Возвращаясь к нашей основной теме, следует отметить, что появление профессиональных полководцев и военачальников – весьма характерная черта периода поздней республики. Легионеры Рима всегда были искусны в сооружении и использовании полевых укреплений. Эти их навыки сослужили хорошую службу Цезарю в Галлии и пригодились еще больше, когда, с началом гражданской войны, легионам пришлось встретиться на поле боя с такими же легионами. Военное искусство приобретало новые черты, значительно усложнившись по сравнению с предыдущими эпохами.
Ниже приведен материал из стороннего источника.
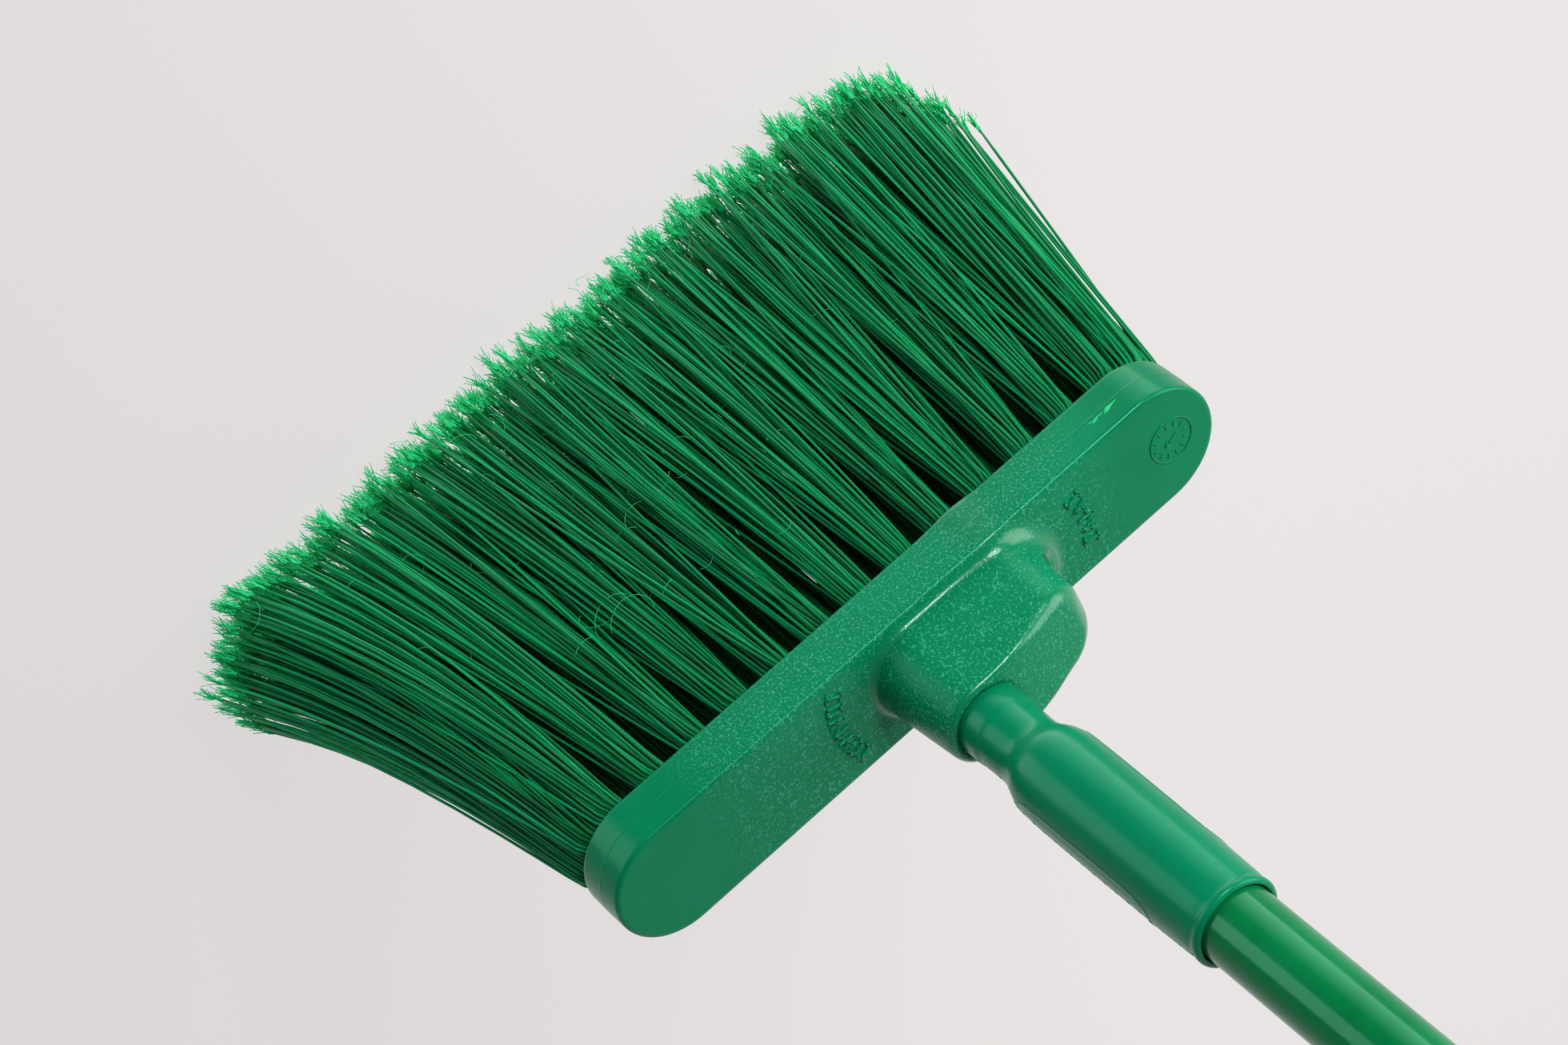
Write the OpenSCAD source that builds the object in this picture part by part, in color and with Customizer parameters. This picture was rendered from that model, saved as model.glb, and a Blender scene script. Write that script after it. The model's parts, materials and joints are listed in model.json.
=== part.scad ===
// Upright and angle broom: a moulded head block with two handle sockets, 46 stapled tufts of
// flagged filament, and a screw-in tubular handle with a moulded threaded tip and a hanging cap.
// Millimetres. Origin on the sweeping plane under the middle of the head; +Z up the handle,
// X along the head, with the slanting angle socket at its -X end.

/* [Head block] */
// Length of the head block along X
block_len = 227; // [190:1:260]
// Width of the head block; its ends are half circles of this diameter
block_w = 42; // [40:1:50]
// Thickness of the slab that holds the tufts
block_t = 17.5; // [16:0.5:24]

/* [Socket boss] */
// Height of the boss above the slab, at the upright socket
boss_h = 33; // [30:1:40]
// Distance between the boss's two round ends, along X
boss_span = 31; // [29:1:40]
// Radius of the boss's ends at its foot
boss_r = 16.8; // [16:0.2:18]
// How much smaller that radius is at the top, from the mould's draft
boss_draft = 2.3; // [1:0.1:3]
// Slope of the facet that falls away from the upright socket, in degrees
facet_slope = 15; // [10:1:18]
// Height of the skirt that stands for the fillet round the boss's foot
skirt = 3; // [1:0.5:4]

/* [Sockets and thread] */
// Nominal radius of the 3/4 inch broom thread, taken at the socket wall
thread_r = 9.5; // [9.5:0.05:9.6]
// Radial clearance of the tip in its socket
thread_clear = 0.05; // [0.03:0.01:0.09]
// Length of the threaded spigot
thread_len = 25; // [22:1:26]
// Lean of the angle socket away from the upright one, in degrees
angle_lean = 60; // [56:1:66]
// Depth of the angle socket along its axis, from the middle of its mouth
angle_depth = 23; // [20:1:24]
// Height of the middle of the angle socket's mouth above the slab
angle_mouth_z = 13.2; // [12.5:0.1:14]

/* [Tufts] */
// Height of the slab's underside above the sweeping plane
trim = 166.5; // [120:0.5:200]
// Spacing of the tufts along a row
tuft_pitch = 15.5; // [14.5:0.1:16]
// Distance of the front and back rows from the middle row
row_gap = 13.5; // [12.5:0.1:14]
// Radius of a tuft where it leaves the block
tuft_r = 3.3; // [2.5:0.1:3.6]
// Radius of the same tuft at its tip
tuft_tip_r = 8.3; // [6:0.1:8.8]
// Sideways lean of the outermost tufts, as rise over run
fan_x = 0.21; // [0.1:0.01:0.24]
// Lean of the front and back rows, as rise over run
fan_y = 0.055; // [0.04:0.005:0.08]
// Depth of the tuft holes
hole_depth = 9; // [7:0.5:9.5]
// Radius of the trimmed corners of the sweeping edge
trim_corner = 30; // [15:1:40]

/* [Handle] */
// Length of the handle, from the end of its thread to the top of its cap
handle_len = 1219; // [800:1:1500]
// Radius of the tube
tube_r = 11.9; // [11:0.05:12.7]
// Wall of the tube
tube_wall = 0.7; // [0.6:0.1:1.2]
// Radius of the threaded tip's collar at its widest
collar_r = 14.8; // [14:0.1:16]
// Height of the collar's end above the boss
collar_h = 106.6; // [90:0.2:120]
// Radius of the hole in the hanging cap
hang_r = 4; // [3:0.5:4.5]

/* [Hidden] */
$fn = 64;
eps = 0.01;
big = 400;

green = [0.02, 0.50, 0.33];
bristle_green = [0.02, 0.42, 0.22];
tube_green = [0.0, 0.47, 0.30];
steel = [0.75, 0.76, 0.78];

// Heights
slab_top = trim + block_t;
seat_z = slab_top + boss_h;
spigot_z = seat_z - thread_len;
collar_z = seat_z + collar_h;
top_z = spigot_z + handle_len;

// Head block
end_x = (block_len - block_w) / 2;
facet_x = -15;
end_draft = boss_draft * angle_mouth_z / boss_h;
mouth_x = -boss_span - boss_r + end_draft;
socket_floor = 2;

// Tufts: the rows, and five tufts round each end
row_half = floor(end_x / tuft_pitch + 0.1);
end_ring_r = 14;
end_ring_step = 45;
inner_end_x = end_x + 3.4;
tip_reach = 4;
tip_share = 0.62;
tuft_gap = 0.15;

// Staples, which hold each folded tuft in its hole
staple_w = 6.2;
staple_h = 2;
staple_t = 0.5;
staple_down = 3.4;
staple_gap = 0.05;

// Handle
tube_z = seat_z + 36;
socket_gap = 0.1;
core_r = 4;
core_z = spigot_z + 6;
core_top = tube_z - 3;
cap_wall = 1.5;
cap_sleeve = 28;
cap_head = 34;
hang_z = top_z - 15;
tube_top = top_z - cap_head;

// A stadium's outline, exact round ends
module stadium(len, r) {
    square([len, 2 * r], center = true);
    for (s = [-1, 1]) translate([s * len / 2, 0]) circle(r);
}

// A boss with drafted walls: two cones and the wedge-sided wall between them
module drafted_boss(r1, r2, h, span) {
    for (x = [0, -span]) translate([x, 0, 0]) cylinder(r1 = r1, r2 = r2, h = h);
    rotate([90, 0, -90]) linear_extrude(span)
        polygon([[-r1, 0], [r1, 0], [r2, h], [-r2, h]]);
}

// Carries a child from the slab's underside at root to the tuft's own axis
module on_tuft(root) {
    lean_x = fan_x * root[0] / (end_x + end_ring_r);
    lean_y = fan_y * root[1] / row_gap;
    tilt = atan(sqrt(lean_x * lean_x + lean_y * lean_y));
    heading = atan2(lean_y, lean_x);
    translate([root[0], root[1], trim]) rotate([0, 0, heading]) rotate([0, -tilt, 0])
        rotate([0, 0, -heading]) children();
}

// The radius to which a tuft can spread before it meets its nearest neighbour
function tip_r(root) = min(tuft_tip_r, tip_share * min([for (other = all_roots())
    if (norm(other - root) > eps) norm(other - root)]));

// One tuft: straight in its hole, then spreading to its tip
module tuft(tip_r) {
    rotate_extrude($fn = 32) polygon([
        [0, hole_depth - tuft_gap], [tuft_r, hole_depth - tuft_gap], [tuft_r, 0],
        [tip_r, -trim - tip_reach], [0, -trim - tip_reach]]);
}

module staple(grow) {
    translate([0, 0, hole_depth - staple_down])
        cube([staple_w + 2 * grow, staple_t + 2 * grow, staple_h + 2 * grow], center = true);
}

// What the trimming cut leaves: flat underneath, with rounded corners at both ends
module trimmed_space() {
    half = end_x + end_ring_r + fan_x * trim;
    rotate([90, 0, 0]) linear_extrude(big, center = true) {
        translate([-half, 0]) square([2 * half, slab_top]);
        for (s = [-1, 1]) translate([s * half, trim_corner]) circle(trim_corner);
        translate([-half - 2 * trim_corner, trim_corner])
            square([2 * half + 4 * trim_corner, slab_top]);
    }
}

module tuft_group(roots) {
    intersection() {
        trimmed_space();
        for (root = roots) on_tuft(root) difference() {
            tuft(tip_r(root));
            staple(staple_gap);
        }
    }
}

module staple_group(roots) {
    for (root = roots) on_tuft(root) staple(0);
}

// Where the tufts stand
function outer_row(side) = [for (k = [-row_half : row_half]) [k * tuft_pitch, side * row_gap]];
function middle_row() = [for (k = [-row_half : row_half - 1]) [(k + 0.5) * tuft_pitch, 0]];
function end_ring(side) = concat(
    [for (a = [-1, 0, 1]) [side * (end_x + end_ring_r * cos(a * end_ring_step)),
                           end_ring_r * sin(a * end_ring_step)]],
    [[side * inner_end_x, 0]]);
function all_roots() = concat(outer_row(-1), middle_row(), outer_row(1),
                              end_ring(-1), end_ring(1));

module head_block() {
    color(green) difference() {
        union() {
            translate([0, 0, trim]) linear_extrude(block_t) stadium(2 * end_x, block_w / 2);
            translate([0, 0, slab_top - eps]) difference() {
                drafted_boss(boss_r, boss_r - boss_draft, boss_h + eps, boss_span);
                translate([facet_x, 0, boss_h + eps]) rotate([0, -facet_slope, 0])
                    translate([-big, -big / 2, 0]) cube([big, big, big]);
            }
            translate([0, 0, slab_top - eps])
                drafted_boss(boss_r + skirt, boss_r, skirt, boss_span);
        }
        // upright socket
        translate([0, 0, spigot_z - socket_floor])
            cylinder(r = thread_r, h = thread_len + socket_floor + 1);
        // angle socket
        translate([mouth_x, 0, slab_top + angle_mouth_z]) rotate([0, -angle_lean, 0])
            translate([0, 0, -angle_depth]) cylinder(r = thread_r, h = angle_depth + 20);
        // tuft holes
        for (root = all_roots()) on_tuft(root) translate([0, 0, -5])
            cylinder(r = tuft_r + tuft_gap, h = hole_depth + 5, $fn = 32);
    }
}

module tufts_front_row() { color(bristle_green) tuft_group(outer_row(-1)); }
module tufts_middle_row() { color(bristle_green) tuft_group(middle_row()); }
module tufts_back_row() { color(bristle_green) tuft_group(outer_row(1)); }
module tufts_left_end() { color(bristle_green) tuft_group(end_ring(1)); }
module tufts_right_end() { color(bristle_green) tuft_group(end_ring(-1)); }
module staples_front_row() { color(steel) staple_group(outer_row(-1)); }
module staples_middle_row() { color(steel) staple_group(middle_row()); }
module staples_back_row() { color(steel) staple_group(outer_row(1)); }
module staples_left_end() { color(steel) staple_group(end_ring(1)); }
module staples_right_end() { color(steel) staple_group(end_ring(-1)); }

// Spigot, waisted neck and collar in one moulding, bored for the tube and for its core
module threaded_tip() {
    neck_r = 11.3;
    waist_r = 11;
    lip = 1.2;
    color(green) difference() {
        rotate_extrude() polygon([
            [0, spigot_z], [thread_r - thread_clear - 1, spigot_z],
            [thread_r - thread_clear, spigot_z + 1], [thread_r - thread_clear, seat_z],
            [neck_r, seat_z], [neck_r, seat_z + 8], [waist_r, seat_z + 18.5],
            [collar_r - 2.5, seat_z + 23], [collar_r - 0.7, seat_z + 27.7],
            [collar_r - 0.2, seat_z + 32.3], [collar_r, seat_z + 44],
            [collar_r - 0.1, seat_z + 68], [collar_r - 0.6, seat_z + 98],
            [collar_r - 0.7, collar_z - lip], [collar_r - 0.7 - lip, collar_z], [0, collar_z]]);
        translate([0, 0, tube_z - socket_gap])
            cylinder(r = tube_r + socket_gap, h = collar_z - tube_z + 1);
        translate([0, 0, core_z - socket_gap])
            cylinder(r = core_r + thread_clear, h = core_top - core_z + 2 * socket_gap);
    }
}

module tip_core() {
    color(steel) translate([0, 0, core_z]) cylinder(r = core_r, h = core_top - core_z);
}

module handle_tube() {
    color(tube_green) translate([0, 0, tube_z]) difference() {
        cylinder(r = tube_r, h = tube_top - tube_z);
        translate([0, 0, -1]) cylinder(r = tube_r - tube_wall, h = tube_top - tube_z + 2);
    }
}

// A sleeve over the tube's end with a domed head, drilled across for a hook
module hanging_cap() {
    cap_r = tube_r + cap_wall;
    dome = 8;
    color(green) difference() {
        rotate_extrude() {
            translate([0, tube_top - cap_sleeve])
                square([cap_r, cap_sleeve + cap_head - dome]);
            translate([0, top_z - dome - eps]) square([cap_r - dome, dome + eps]);
            translate([cap_r - dome, top_z - dome]) intersection() {
                circle(dome);
                translate([-eps, -eps]) square(dome + 1);
            }
        }
        translate([0, 0, tube_top - cap_sleeve - 1])
            cylinder(r = tube_r + socket_gap, h = cap_sleeve + 1 + socket_gap);
        translate([0, 0, hang_z]) rotate([90, 0, 0])
            cylinder(r = hang_r, h = 4 * cap_r, center = true);
    }
}

head_block();
tufts_front_row();
tufts_middle_row();
tufts_back_row();
tufts_left_end();
tufts_right_end();
staples_front_row();
staples_middle_row();
staples_back_row();
staples_left_end();
staples_right_end();
threaded_tip();
tip_core();
handle_tube();
hanging_cap();
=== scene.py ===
"""Looks of an upright and angle broom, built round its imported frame. Lengths are in metres."""

import json
import math

import bpy
import numpy as np
from mathutils import Matrix, Vector


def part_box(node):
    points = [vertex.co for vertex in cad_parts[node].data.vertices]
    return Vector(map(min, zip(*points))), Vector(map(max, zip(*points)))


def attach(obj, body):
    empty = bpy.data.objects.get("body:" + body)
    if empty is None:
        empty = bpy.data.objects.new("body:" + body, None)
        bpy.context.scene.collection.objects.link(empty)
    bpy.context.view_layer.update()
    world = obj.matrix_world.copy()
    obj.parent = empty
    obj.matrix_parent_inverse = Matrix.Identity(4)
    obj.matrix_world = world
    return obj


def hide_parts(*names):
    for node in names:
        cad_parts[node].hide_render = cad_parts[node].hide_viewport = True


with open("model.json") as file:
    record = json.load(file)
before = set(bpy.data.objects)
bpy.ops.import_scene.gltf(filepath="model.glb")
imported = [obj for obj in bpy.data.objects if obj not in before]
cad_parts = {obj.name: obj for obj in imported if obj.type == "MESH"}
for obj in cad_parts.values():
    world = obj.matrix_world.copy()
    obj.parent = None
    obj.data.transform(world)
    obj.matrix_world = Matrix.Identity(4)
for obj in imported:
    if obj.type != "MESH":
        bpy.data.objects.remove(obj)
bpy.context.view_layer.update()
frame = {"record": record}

MM = 0.001
rng = np.random.default_rng(12)

# ---------------------------------------------------------------- sizes taken from the frame
block_low, block_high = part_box("head_block")
tip_low, tip_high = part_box("threaded_tip")
tube_low, tube_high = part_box("handle_tube")
cap_low, cap_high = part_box("hanging_cap")
mounts = {m["name"]: m for m in frame["record"]["mounts"]}
angle_socket, hang_hole = mounts["angle_socket"], mounts["hang_hole"]

under_z = block_low.z
seat_z = block_high.z
half_w = block_high.y
end_x = block_high.x - half_w
tube_r = tube_high.x

# ---------------------------------------------------------------- sizes of the part itself
slab_top = under_z + 17.5 * MM
slab_draft = 0.012
slab_edge = 1 * MM
under_edge = 0.8 * MM
part_z = under_z + 9 * MM  # the height of the block's parting line
boss_r = 16.8 * MM
boss_span = 31 * MM
boss_draft = 2.3 * MM
boss_corner = 11.5 * MM
boss_end_slope = 4.5 * MM
boss_h = seat_z - slab_top
facet_x = -15 * MM
facet_slope = math.radians(15)
facet_blend = 3 * MM
seat_recess_r = 12.1 * MM
seat_recess = 0.8 * MM
thread_pitch = 5.08 * MM
male_root, male_crest = 8.3 * MM, 9.45 * MM
female_crest, female_root = 8.5 * MM, 9.75 * MM
tuft_pitch = 15.5 * MM
row_gap = 13.5 * MM
tuft_r = 3.3 * MM
hole_depth = 9 * MM
end_ring_r = 14 * MM
end_tuft_x = 3.4 * MM
lean_x, lean_y = 0.21, 0.055  # the outermost holes' slopes along the block and across it
tube_wall = 0.7 * MM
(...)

Военные кампании стали затяжными, гораздо большее значение стало иметь умение воевать, избегая прямого столкновения с противником, усложнились тактические и стратегические приемы. Выросла проблема снабжения армий, поскольку теперь армии перемещались налегке и в полной готовности к немедленным действиям. Укрепленные города умело использовались в качестве опорных пунктов, хотя, вообще, надо заметить, что военное искусство республики было весьма далеко от идеи позиционной войны и в целом было не слишком сильно при осаде городов. Помимо самого Рима, обладание которым было скорее призом победителю, чем условием победы, остальные города не представляли значительной ценности, и обе стороны редко стремились к захвату какого-либо конкретного укрепленного пункта.

Профессиональные солдаты поздней республики зачастую предугадывали замыслы своего полководца даже без прямых приказов. Во время кампании в Испании в Илерде ветераны Цезаря не хуже своего командира понимали, насколько важно было перехватить отступающие войска легатов Помпея [85] . В битве при Фарсале те же самые ветераны интуитивно поняли значимость ускоренного наступления, поскольку Помпей стремился получить преимущество, вынудив Цезаря наступать [86] . Преданность легионеров их полководцам основывалась прежде всего на оценке их качеств и способностей непосредственно на поле боя. Это, разумеется, не означает, что римские военачальники позволяли солдатам принимать за них решения или, совершая непростительную и опасную глупость, заранее объявляли всей армии о своих планах. Я думаю, что Цезарь вполне согласился бы с Фридрихом Великим, утверждавшим, что он бросил бы в огонь свой ночной колпак, если бы тот мог узнать его замыслы. Но в последние десятилетия республики военачальникам приходилось завоевывать доверие своих солдат буквально любой ценой. Прекрасной иллюстрацией взаимоотношений полководца со своими солдатами являются Bellum Africum («Записки об Африканской войне». – Пер. ), принадлежащие перу неизвестного автора и составленные, по-видимому, уже после гибели Цезаря. Хотя Цезарь и был действительно выдающимся военачальником, а его ветераны составляли прекрасную армию, все же нельзя не заметить, как отзывается автор – простой солдат – о своем полководце и каких трудов последнему стоило удерживать своих солдат в подчинении. В ситуациях, когда солдаты не знали доподлинно целей, которые преследовал Цезарь, и при этом им грозила опасность, один лишь вид спокойного лица Цезаря внушал им уверенность в том, что он найдет такое решение, которое максимально облегчит их тяготы и приблизит победу [87] . Во время войны на Пиренейском полуострове про Веллингтона подобным же образом говорили, что один лишь вид его длинного носа вселял в солдат уверенность в успехе. Текст Bellum Africum вместе с другими письменными источниками античного времени показывает, что легионеры в первую очередь ценили именно военные таланты военачальника, который должен был регулярно подтверждать свою репутацию, одерживая новые победы, и только тем мог сохранять преданность своей армии.